Looking for some fun things to do near home with our grands and having a great couple of days of wonderful weather, we decided to spend a day at nearby Hale Farm and Village in Bath, Ohio.
We thought we might take the Cuyahoga Valley Scenic Railway there but in addition to not being able to make it to the train early enough, the grands ride trains in Japan all the time so they weren't enamored with the idea of a train ride.
I checked out the prices online ahead of time and found out that adults were $10 and kids were $5. We'd been to Hale a few years ago but it was for a lantern tour at night during the Christmas season. I wondered what would be offered for such a price. Was I ever pleasantly surprised!
While the historical buildings were not as interesting to the kids they did explore them with an eye to some of the unique period items, especially the toy replicas they were allowed to pick up and use. They were however fascinated with the pottery shed, blacksmith shop, spinning area, broom maker and the candle maker.
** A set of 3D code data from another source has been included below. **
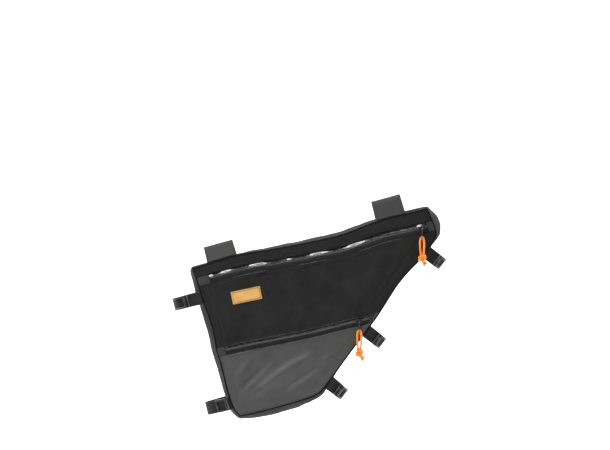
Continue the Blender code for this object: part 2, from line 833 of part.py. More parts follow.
panel("near_panel_top", TOP_LEVELS, "fabric_black", -1)
panel("near_panel_main", MAIN_LEVELS, "fabric_black", -1)
panel("near_panel_pocket", POCKET_LEVELS, "fabric_grey", -1, folded=True)
panel("far_panel", ALL_LEVELS, "fabric_black", 1)
gusset()
piping("near_piping", -1)
piping("far_piping", 1)
label()

for prefix, zip_level, slider_share, loop_share, rear_tab, front_tab in ZIPS:
    edges = zip_edges(zip_level)
    route = CORD_ROUTES[prefix + "_pull_cord"]
    zip_tape(prefix + "_zip_tape", edges)
    zip_tab(prefix + "_zip_tab_rear", edges, rear_tab * TAB_LENGTH, front=False)
    zip_tab(prefix + "_zip_tab_front", edges, front_tab * TAB_LENGTH, front=True)
    slider(prefix + "_slider", zip_level, slider_share)
    pull_loop(prefix + "_pull_loop", zip_level, slider_share, loop_share)
    pull_cord(prefix + "_pull_cord", route)
    pull_knot(prefix + "_pull_knot", route)

for strap_name, share in TOP_STRAPS.items():
    strap(
        strap_name,
        ROUND_SPACES["top"],
        share * SEAM_LENGTH + REAR_REACH,
        TOP_STRAP_WIDTH,
        TOP_STRAP_THICKNESS,
        "strap_grey",
    )

for strap_name, space_name, share, buckle_start, buckle_end, thick in STRAPS:
    round_space = ROUND_SPACES[space_name]
    at = share * round_space.length
    strap(strap_name, round_space, at, WEB_WIDTH, WEB_THICKNESS, "webbing")
    buckle(
        strap_name.replace("strap", "buckle"),
        round_space,
        at,
        buckle_start,
        buckle_end,
        thick * BUCKLE_THICKNESS,
    )
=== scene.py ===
"""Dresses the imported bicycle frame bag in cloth, zips, webbing and cord for its picture.

The bag's own frame has X along the axis of the top straps, Z square to it and Y away from
the near side. BagShape.world tips that frame up into the row's frame. Metres throughout.
"""

import logging
import math
from collections.abc import Callable
from dataclasses import dataclass, field
from enum import Enum
from functools import cached_property

import bmesh
import bpy
import numpy as np
from mathutils import Matrix


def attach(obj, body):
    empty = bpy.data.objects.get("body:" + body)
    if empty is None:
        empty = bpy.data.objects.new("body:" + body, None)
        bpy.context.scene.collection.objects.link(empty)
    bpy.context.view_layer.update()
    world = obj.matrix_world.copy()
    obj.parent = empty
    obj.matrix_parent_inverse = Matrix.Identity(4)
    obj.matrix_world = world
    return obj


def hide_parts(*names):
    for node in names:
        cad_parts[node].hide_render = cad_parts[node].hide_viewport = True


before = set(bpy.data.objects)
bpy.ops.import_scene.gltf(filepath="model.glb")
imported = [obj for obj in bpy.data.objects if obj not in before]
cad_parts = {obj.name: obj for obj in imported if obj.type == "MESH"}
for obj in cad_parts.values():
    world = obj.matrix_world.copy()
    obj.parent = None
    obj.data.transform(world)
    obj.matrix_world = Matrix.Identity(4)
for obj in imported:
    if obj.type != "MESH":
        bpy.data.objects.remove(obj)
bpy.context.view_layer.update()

LOG = logging.getLogger("frame_bag")

Array = np.ndarray
Colour = tuple[float, float, float]
Vector = tuple[float, float, float]
Table = tuple[tuple[float, ...], ...]
# The shortest and longest wave of a ripple, and its height
Ripple = tuple[float, float, float]

# Rear and front ends of the near seam: along and bulge are shares of the seam's length and
# of the gusset's fullest bulge at each share of the seam's depth.
REAR_EDGE: Table = (
    # below, along, bulge
    (0.000, 0.001, 0.60),
    (0.065, 0.004, 0.75),
    (0.123, 0.006, 0.85),
    (0.237, 0.009, 0.90),
    (0.349, 0.015, 0.95),
    (0.468, 0.014, 0.85),
    (0.540, 0.009, 0.75),
    (0.668, 0.010, 0.70),
    (0.817, 0.007, 0.55),
    (0.888, 0.009, 0.55),
    (0.951, 0.015, 0.65),
    (1.000, 0.029, 0.45),
)
FRONT_EDGE: Table = (
    # below, along, bulge
    (0.022, 0.990, 0.35),
    (0.095, 0.996, 1.00),
    (0.171, 1.000, 0.95),
    (0.209, 0.995, 0.75),
    (0.261, 0.960, 0.35),
    (0.336, 0.898, 0.15),
    (0.395, 0.836, 0.10),
    (0.456, 0.784, 0.10),
    (0.525, 0.736, 0.10),
    (0.595, 0.688, 0.10),
    (0.709, 0.598, 0.10),
    (0.786, 0.534, 0.10),
    (0.856, 0.479, 0.15),
    (0.918, 0.431, 0.30),
    (0.965, 0.393, 0.60),
)
TOP_EDGE: Table = (
    # across, lift as a share of the top's lift, bulge
    (0.000, 0.00, 0.35),
    (0.070, 0.20, 0.25),
    (0.190, 0.48, 0.28),
    (0.340, -0.40, 0.38),
    (0.470, -1.00, 0.46),
    (0.630, -1.35, 0.46),
    (0.790, -0.10, 0.48),
    (0.910, -0.15, 0.44),
    (1.000, -0.05, 0.35),
)
BOTTOM_EDGE: Table = (
    # across, lift as a share of the bottom's sag, bulge
    (0.000, 0.00, 0.45),
    (0.190, -0.42, 0.80),
    (0.540, -0.85, 0.90),
    (0.840, -1.00, 0.90),
    (0.940, -0.62, 0.80),
    (1.000, 0.00, 0.60),
)
# Where the zips' middles start on the rear edge, as shares of the seam's depth
UPPER_ZIP_LEVEL = 0.094
LOWER_ZIP_LEVEL = 0.566
# Where a level on the rear edge meets the front edge, both as shares of the seam's depth
LEVELS: Table = (
    # rear, front
    (0.000, 0.022),
    (UPPER_ZIP_LEVEL, 0.142),
    (LOWER_ZIP_LEVEL, 0.614),
    (1.000, 0.965),
)

# Folds of a side panel: middle, reach and spread as shares of the seam's length, height in mm
POCKET_FOLDS: Table = (
    # along, below, rise in degrees, reach, spread, height
    (0.100, 0.700, 42.0, 0.070, 0.016, 4.00),
    (0.140, 0.760, 32.0, 0.090, 0.013, -4.80),
    (0.190, 0.830, 24.0, 0.100, 0.017, 4.20),
    (0.330, 0.760, 24.0, 0.120, 0.022, 4.20),
    (0.300, 0.865, 20.0, 0.100, 0.016, -3.80),
    (0.450, 0.690, 14.0, 0.070, 0.015, -3.60),
    (0.440, 0.790, 10.0, 0.060, 0.015, 3.20),
    (0.550, 0.665, 36.0, 0.050, 0.013, 3.00),
)
MAIN_FOLDS: Table = (
    # along, below, rise in degrees, reach, spread, height
    (0.095, 0.330, 65.0, 0.090, 0.018, 1.80),
    (0.150, 0.430, 55.0, 0.100, 0.022, -2.00),
    (0.210, 0.500, 40.0, 0.110, 0.024, 1.80),
    (0.400, 0.430, 26.0, 0.140, 0.034, 2.20),
    (0.560, 0.370, 30.0, 0.130, 0.034, -2.60),
    (0.680, 0.420, 50.0, 0.100, 0.026, 2.20),
    (0.780, 0.300, 70.0, 0.090, 0.022, -1.60),
    (0.880, 0.230, 60.0, 0.070, 0.020, 1.40),
)
FAR_FOLDS: Table = (
    # along, below, rise in degrees, reach, spread, height
    (0.160, 0.300, 50.0, 0.140, 0.030, 1.00),
    (0.420, 0.400, 20.0, 0.200, 0.035, -0.90),
    (0.250, 0.700, 34.0, 0.150, 0.030, 1.10),
    (0.700, 0.250, 36.0, 0.140, 0.030, 0.90),
)

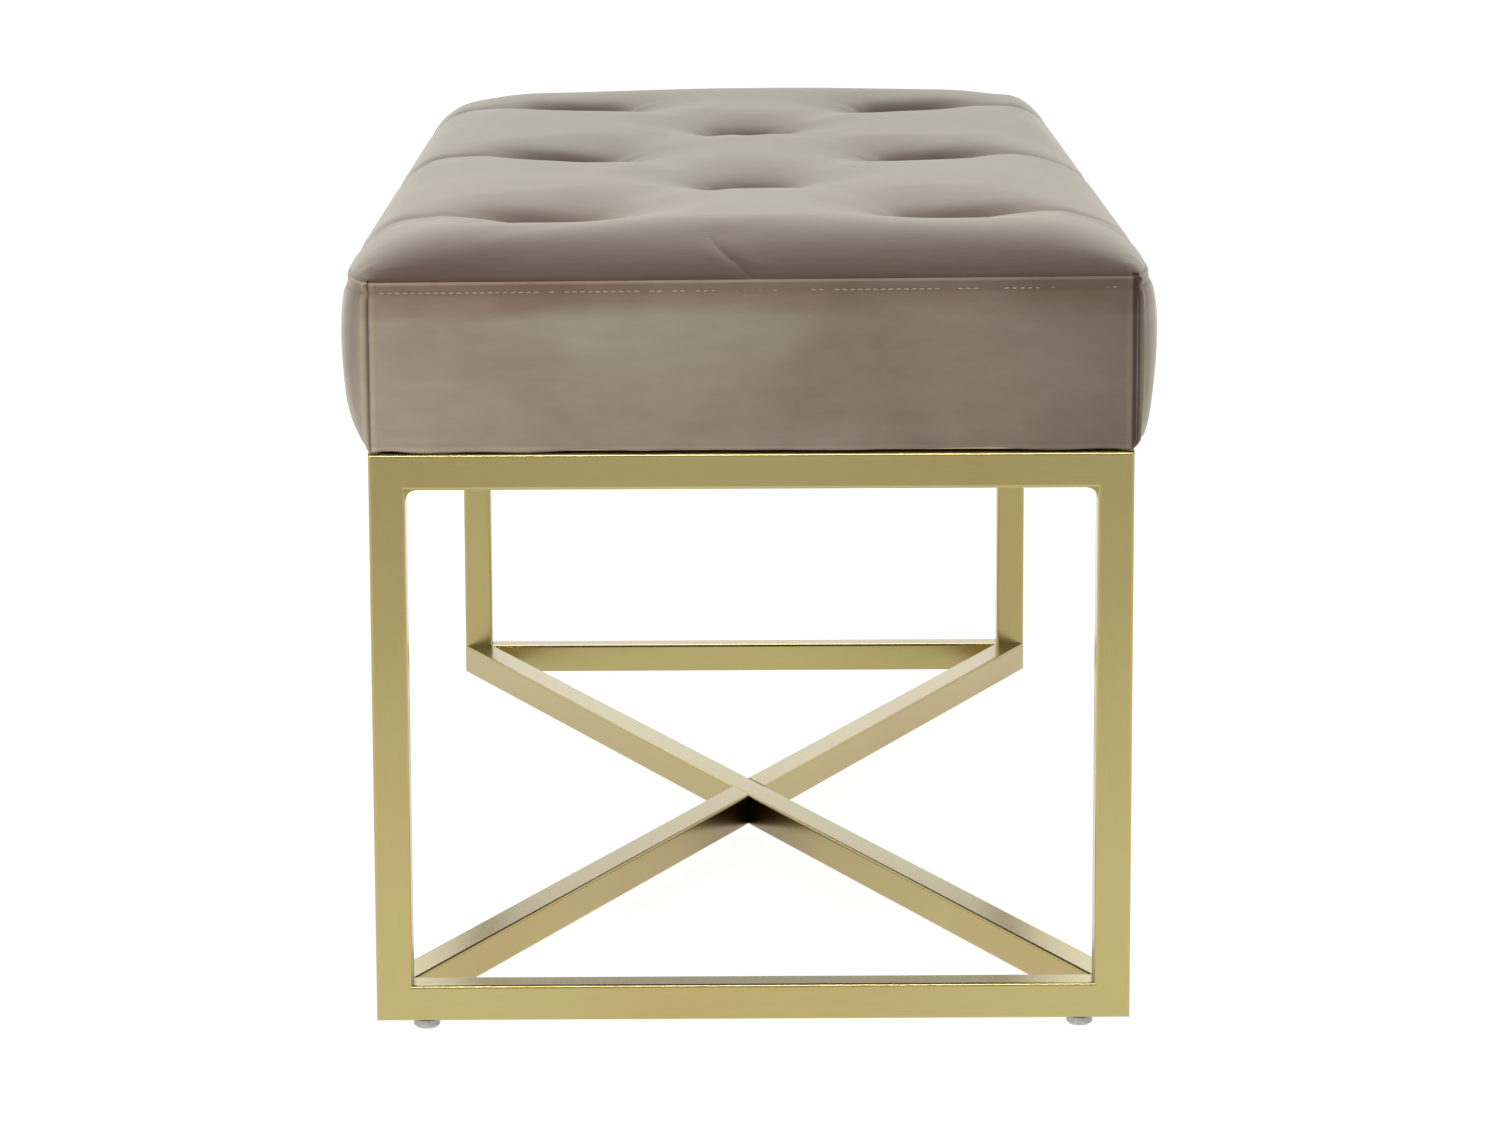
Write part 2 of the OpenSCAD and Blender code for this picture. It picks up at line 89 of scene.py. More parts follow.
# The pleats bend towards the left end on their way out
PLEAT_BEND = -14 * MM
PLEAT_RUN = 85 * MM
# One fold near the right end is pulled harder than the others
FIRM_FOLD = 1.5
# A pit's depth and width, and the funnel round it
PIT_DEPTH = 42 * MM
PIT_WIDTH = 18 * MM
FUNNEL_DEPTH = 10 * MM
FUNNEL_LENGTH = 54 * MM
FUNNEL_OFF = 10 * MM
# No pit is deeper than this
DEEPEST = 48 * MM
# The short crease in the crown at the right end: its two ends and its bow
DART_FOOT = (CORNER_X, 2 * MM)
DART_TIP = (CORNER_X - 38 * MM, -24 * MM)
DART_BOW = -5 * MM


def tuft_place(row, side):
    return row * TUFT_PITCH + TUFT_OFF.get((row, side), 0), side * TUFT_Y


PAIRS = [tuft_place(row, side) for row in PAIR_ROWS for side in (-1, 1)]
SINGLES = [tuft_place(row, 0) for row in SINGLE_ROWS]
TUFTS = PAIRS + SINGLES

# The stitch line runs this far under the top seam
STITCH_DROP = 6.5 * MM
# The cover's lower edge turns in with this radius, and its hem runs this far under the board
TURN = 2.4 * MM
HEM_RUN = 18 * MM

# Where the flat sides of the stretcher begin and end
TUBE_ROUND = 0.8 * MM
CROSS_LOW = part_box("long_diagonal")[0][2] + TUBE_ROUND
CROSS_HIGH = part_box("long_diagonal")[1][2] - TUBE_ROUND
# Painted shade darkens the stretcher's near arms over this length towards the crossing
CROSSING_SHADE_RUN = 340 * MM
# Each millimetre off those arms' sides counts as this many away from the crossing
FAR_OFF = 500.0


# Small helpers
def smooth(t):
    """A smooth step from 0 to 1 while t goes from 0 to 1."""
    t = np.clip(t, 0, 1)
    return t * t * (3 - 2 * t)


def bell(d, w):
    """1 in the middle, fading over the width w."""
    return np.exp(-(d / w) ** 2)


def crease(d, w, sharp):
    """A valley across d: a smooth bell with a sharp line at its bottom."""
    return (1 - sharp) * bell(d, w) + sharp * np.exp(-np.abs(d) / (0.35 * w))


def soft_max(parts, k=260.0):
    """The largest of some depths, blended where they are alike; a higher k blends less."""
    return np.log(sum(np.exp(k * p) for p in parts) - (len(parts) - 1)) / k


def waves(x, y, seed, scale, count=7):
    """Smooth seeded ripples about 1 high, for uneven cloth."""
    rng = np.random.default_rng(seed)
    total = np.zeros_like(x)
    for _ in range(count):
        a = rng.uniform(0, math.tau)
        f = rng.uniform(0.6, 1.6) / scale
        total += np.sin(math.tau * f * (x * math.cos(a) + y * math.sin(a)) + rng.uniform(0, math.tau))
    return total / math.sqrt(count)


# Outline of the cushion
def near_corner(a, full, power):
    """1 along a side, falling to 0 at its corners; a higher power keeps it at 1 for longer."""
    return 1 - np.minimum(1, np.abs(a) / full) ** power


def pull_in(x):
    """Where the pleats pull the side seam in, from 0 to 1."""
    return sum(bell(x - k * TUFT_PITCH, PULL_WIDTH) for k in PAIR_ROWS)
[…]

Each of the people involved with the crafts gave a great explanation of how things would have been done back in the early days of the 1800's. Our youngest, the five year old, was intrigued by the pottery wheel demonstration and the oldest, eleven, loved the candle making.
All of them were entranced by the blacksmith and left with a "pocketful" of jokes and funny sayings. The only thing that disappointed me was that we got to the glassblower too late to watch the demonstration and we needed to leave before she was back again from lunch.
There is lots of room to roam between a pioneer era section and the 1800s village across the road. We arrived at the village in time to sit in on the school master's talk. The kids enjoyed that more than I thought they would.
Then we were dismissed to make it over to the commons where a gentleman recruited the youngsters for training in marching Civil War style. Amazingly he got the kids to perform quite well even with a couple of fancy drills and a charge down the hill. I think he must have been a retired school teacher.
The general store offered all sorts of candies and some soft drinks and grandpa shelled out a few coins for some sweet treats. Of course that was all after a delicious lunch at the cafe in the Gatehouse Visitor Center.
We stopped a few minutes to look at the vegetable garden in the pioneer area and were surprised to get quite an explanation of how crops were grown back in the day from the gal who was weeding it out.
I am still amazed at how much we got for our admission fee. It was a Williamsburg-type experience and a price that was affordable. Great day!